Pandora 17/06/2023“Quando se tem tempo, até a raiva se organiza.“ pág. 77
“As culpas, como as pessoas, começam a existir apenas quando alguém as percebe.” - pág. 136
Em Soreni, um vilarejo fictício na Sardenha dos anos 50, Maria Listru é a quarta filha de Anna Teresa, cujo marido havia morrido num acidente de trabalho, deixando a família já pobre na miséria. Maria é então dada a Bonaria Urrai, uma senhora solitária e calada, mas muito respeitada no povoado, cujo ofício principal é ser costureira. Porém, Bonaria exerce uma outra atividade importante: ela é uma acabadora, “aquela que faz o sofrimento cessar”.
Esse ofício de Bonaria, de facilitadora da morte, nunca é discutido abertamente, mas é sabido pelos adultos da cidade. Apesar de ser uma comunidade pequena, que poderíamos imaginar antiquada e cristã e que provavelmente condenaria a prática da senhora, Soreni é uma comunidade religiosa, mas que mantém alguns cultos pagãos de colheita e boa sorte, de respeito a tradições ligadas à natureza, aos ciclos de vida e morte.
Maria cresce sendo a filha d’alma (como eram chamadas as filhas adotivas) de Bonaria, mas a chama de tia como todos na cidade, embora se sinta muito mais próxima dela do que de sua mãe biológica. Ela é incentivada por Bonaria a estudar e aprender e vai muito bem na escola, apesar de na cidadezinha a maioria dos habitantes achar inútil o estudo para uma mulher. Mas a tia quer que a garota esteja preparada para um futuro, inclusive sabendo o italiano, já que ali só falam o sardo.
Com o passar dos anos, ela vê a tia saindo às vezes na calada da noite, mas não tem ideia do porquê e quando pergunta, nunca tem uma resposta satisfatória. Até que um dia, da pior forma possível, ela descobre a verdade. Criada com valores, mas também extremamente protegida, Maria não aceita que a verdade lhe tenha sido ocultada por tanto tempo e rompe com a mãe adotiva.
Nesta narrativa preciosa, a maternidade tem significados que vão além de mãe e filha, como quando, no confronto, Bonaria diz à Maria: “Meu ventre nunca se abriu (…). Eu também tinha meu papel a cumprir, e cumpri. (…) Eu fui a última mãe que alguns viram.” - págs. 110/111.
Mais tarde, Maria também tem a oportunidade de exercer um tipo de maternidade, mas fico por aqui porque já escrevi demais.

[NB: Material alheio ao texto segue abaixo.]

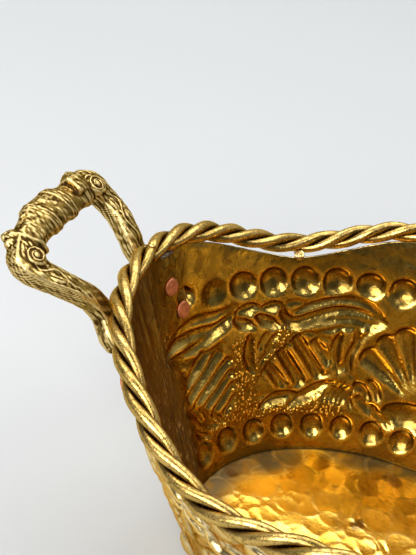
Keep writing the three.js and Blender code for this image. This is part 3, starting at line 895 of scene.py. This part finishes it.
def leg_points(frame, side):
    middle, _, up, out = frame
    return [
        middle + 13.5 * up + 2.4 * out,
        middle + 18 * up + 4.6 * out,
        leg_point(-158.5, side * 24.5, 123),
        leg_point(-165, side * 26.1, 131.5),
        leg_point(-171.5, side * 30, 137.3),
        leg_point(-180, side * 33.4, 142.6),
        handle_point(9.5, side * 34.2, -0.8),
        handle_point(4.6, side * 31, -0.3),
        handle_point(2.0, side * 25.5, 0),
        handle_point(1.0, side * 18.5, 0),
    ]


def frames_along(path):
    along = unit(np.gradient(path, axis=0))
    side = unit(np.cross(PLANE, along))
    return along, side, np.cross(along, side)


def swept_block(path, widths, thicks, power=4.0, sides=40):
    """A closed bar along a path with a squarish rounded section."""
    _, side, top = frames_along(path)
    c, s = circle(sides)
    radius = (np.abs(c) ** power + np.abs(s) ** power) ** (-1 / power)
    a, b = widths[:, None] / 2 * radius * c, thicks[:, None] / 2 * radius * s
    return closed_skin(path[:, None] + a[..., None] * side[:, None] - b[..., None] * top[:, None])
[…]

Notas: Não há consenso se as acabadoras realmente existiram ou são parte de uma lenda. Há um texto sobre isso, Série tradições culturais: mito “sa femmina accabbadora”, no blog Sardegna Terra Mia, para quem se interessar. Para quem lê em italiano, há um artigo bem detalhado chamado S’Accabadora, la portatrice di morte tra mito e realtà, no blog Oltre i Muri, que cita inclusive um museu em Luras, na Sardenha, que exibe, entre outras coisas, o que seriam trajes e objetos de uma acabadora.
Há um filme chamado L’accabadora, de 2015, dirigido por Enrico Pau, porém segundo li, não tem relação com o livro de Michela Murgia.